Apesar de muita coisa ter mudado na polícia, a figura de delegado Espinosa ainda destoa. Não é por outra razão que ele é descrito como “excêntrico”, uma espécie de estranho no ninho (embora não tão estranho a ponto de não continuar lá). Espinosa é, sobretudo, um cético, e é a consciência crítica do cético que o mantém lá, já que nem dentro nem fora há valores absolutos. Espinosa não acredita em “além”. Aliás, nem ele nem o Espinosa “original”, autor da Ética.
• O crítico Wilson Martins diz que “de uma forma geral, acho que os brasileiros não têm a ‘cabeça detetivesca’”, ao afirmar que a literatura policial brasileira é muito frágil. Como o senhor encara tal afirmação?
Desconheço o contexto no qual foi feita a afirmação. Se por “cabeça detetivesca” ele entende “cabeça investigativa”, concordo com ele. Mas não concordo que por esta razão a literatura policial brasileira seja frágil, porque se assim fosse, poderíamos dizer igualmente que de uma forma geral, os brasileiros não têm uma “cabeça literária”, mas nem por isso a literatura brasileira é frágil ou um Guimarães Rosa é ilegível.
• O que podemos esperar para o futuro do delegado Espinosa?
Para um futuro imediato, umas férias, apenas férias, nem exílio nem morte.
• Quais autores têm lugar de destaque em sua biblioteca? Quais são as suas referências na literatura policial?
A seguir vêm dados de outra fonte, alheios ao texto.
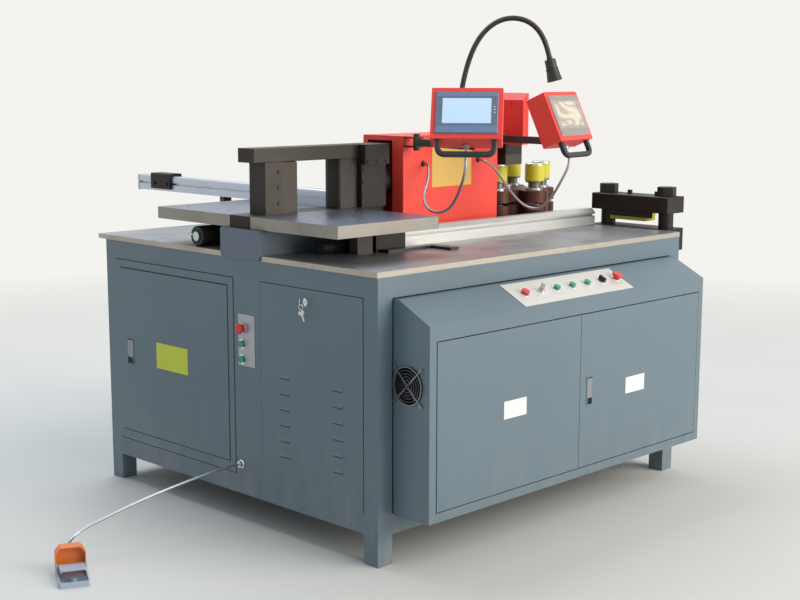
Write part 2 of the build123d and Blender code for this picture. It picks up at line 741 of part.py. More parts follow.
def make_bending_frame():
    """Closed bending frame, punch holder, sliding ram, and the cylinder with its blocks."""
    middle = frame_axis()
    half = post_width / 2
    beam_bottom = tie_beam_top - tie_beam_height
    post = block((post_start, post_start + post_length), (middle - half, middle + half),
                 (support_top, beam_bottom))
    post = round_edges(post, Axis.Z, 2)
    beam = block((tie_beam_start, cylinder_block_start), (middle - half, middle + half),
                 (beam_bottom, tie_beam_top))
    post += round_edges(beam, Axis.X, 1.5)
    for rise in post_screw_rises:
        post += rod(6.5, (post_start + post_length - 13, middle - half - 3, support_top + rise), 4, "y")
    save("bending_frame", post)
    holder = block((post_start + post_length, punch_holder_end), (middle - half + 6, middle + half - 6),
                   (support_top, beam_bottom - 2))
    tip = punch_holder_end + 20
    nose = extrude_xy([(punch_holder_end, middle - 20), (tip, middle - 3), (tip, middle + 3),
                       (punch_holder_end, middle + 20)], support_top, beam_bottom - 2)
    save("bending_punch", holder + nose)

    ram = block((bend_ram_start, bend_ram_start + bend_ram_length), (middle - half + 3, middle + half - 3),
                (support_top + running_gap, beam_bottom - running_gap))
    ram -= extrude_xy([(bend_ram_start - 1, middle - 25), (bend_ram_start + 24, middle),
                       (bend_ram_start - 1, middle + 25)], support_top, tie_beam_top)
    ram += rod(piston_radius, (bend_ram_start + bend_ram_length - 1, middle, ram_axis), bend_stroke + 40,
               "x")
    save("bending_ram", ram)
    xs = (cylinder_block_start, cylinder_block_end)
    body = round_edges(block(xs, (middle - 55, middle + 55), (support_top, clamp_bottom)), Axis.Z, 4)
    body += round_edges(block(xs, (middle - 72, middle + half), (clamp_bottom, tie_beam_top)), Axis.Z, 4)
    for x in (12, 54, 96):
        body += rod(5, (xs[0] + x, middle - 72 - 2.5, clamp_bottom + 10), 4, "y")
    for rise in (38, 82, 126):
        body += rod(5, (xs[0] + 9, middle - 55 - 2.5, support_top + rise), 4, "y")
    body += rod(barrel_radius + 8, (xs[1] - 1, middle, ram_axis), 23, "x")
    body += rod(barrel_radius, (xs[1] + 20, middle, ram_axis), 260, "x")
    body -= rod(piston_radius + pin_clearance, (xs[0] - 1, middle, ram_axis), bend_stroke + 80, "x")
    save("bending_cylinder", body)


def extrude_xy(points, z0, z1):
    """A solid of an outline in X and Y, extruded upwards between two heights."""
    outline = Plane((left, front, z0), x_dir=(1, 0, 0), z_dir=(0, 0, 1))
    return extrude(outline * make_face(Polyline(*points, close=True)), z1 - z0)


def make_red_covers():
    """Folded covers over the bending cylinder and the punch's upper jaw, with the arms' brackets."""
    cover = block((cover_start, cover_end), (cover_front, cover_back), (table_height, cover_top))
    cover -= block((cover_start + sheet, cover_end - sheet), (cover_front + sheet, cover_back - sheet),
                   (table_height - 1, cover_top - sheet))
    middle = frame_axis()
    cover -= block((cover_start - 1, cover_start + 3), (middle - barrel_radius - seam, middle + 74),
                   (table_height - 1, tie_beam_top + 8))
    for x, z in conduit_holes:
        cover += rod(hole_radius, (x, cover_front - 1, z), 4, "y")
    for pivot in arm_pivots:
        cover += fork_plates([(pivot[0] - 18, pivot[0] + 18), (pivot[1] - 14, cover_front)], pivot)
    save("bending_cover", cover)

    sides = jaw_sides()
    x0 = sides[0] - running_gap - sheet
    x1 = sides[1] + running_gap + sheet
    profile = [(x0, hood_low), (x0, hood_top), (x0 + 24, hood_top + 24), (x1, hood_top + 24),
               (x1, hood_low)]
    inner = [(x0 + sheet, head_top), (x0 + sheet, hood_top - 1), (x0 + 24.8, hood_top + 24 - sheet),
             (x1 - sheet, hood_top + 24 - sheet), (x1 - sheet, head_top)]
    hood = extrude_xz(profile, hood_front, hood_back) - extrude_xz(inner, hood_front + sheet,
                                                                   hood_back - sheet)
    nose = [(x0, hood_low), (x0, hood_top), (x0 + 24, hood_top + 24), (x0 + 30, hood_top + 24),
            (x0 + 30, hood_low)]
    nose_inner = [(x0 + sheet, head_top), (x0 + sheet, hood_top - 1), (x0 + 24.8, hood_top + 24 - sheet),
                  (x0 + 30 - sheet, hood_top + 24 - sheet), (x0 + 30 - sheet, head_top)]
    hood += extrude_xz(nose, nose_front, hood_front) - extrude_xz(nose_inner, nose_front + sheet,
                                                                  hood_front + 1)
    hood += rod(6, (x0 - 3, nose_front + 60, hood_top - 14), 4, "x")
    hood -= block((sides[0] - running_gap, sides[1] + running_gap), (hood_back - sheet - 1, hood_back + 1),
                  (hood_low - 1, jaw_shoulder_top + running_gap))
    save("punch_cover", hood)


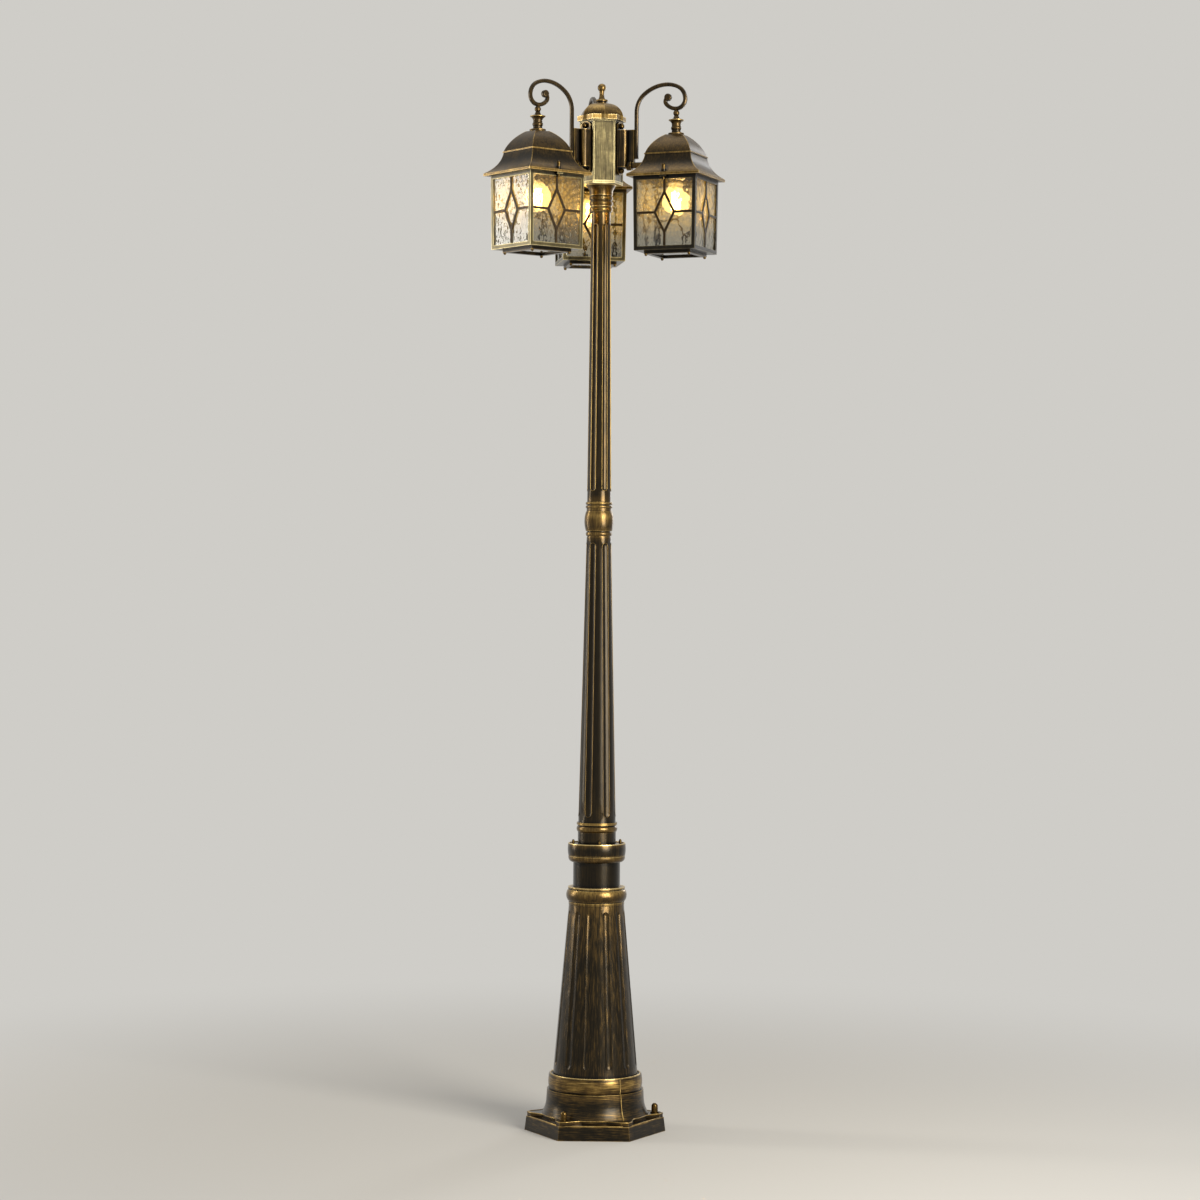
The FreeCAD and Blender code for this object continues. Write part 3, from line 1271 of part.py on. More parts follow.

É muito difícil apontar “referências”, prefiro apontar algumas “preferências”: Dostoievski, Dickens, Proust, Melville, Conrad, Faulkner, Hemingway, Machado de Assis, Nelson Rodrigues, Borges… Quanto aos autores policiais: Dashiell Hammett, Raymond Chandler, James Cain, Ross Macdonald, Rex Stout, Cornell Woolrich, George Simenon, Patricia Highsmith, Lawrence Block, Manuel Vázquez Montalban, Andrea Camilleri…
• Como é o seu processo criativo?
Semi-anárquico ou quase-anárquico. Começo remexendo o “caldeirão da bruxa” (o copyright do termo pertence a Sigmund Freud), deixando os monstros aflorarem, depois peço socorro à razão.
• Quais são os seus próximos passos literários?
Uma novela com um personagem principal completamente diferente do Espinosa.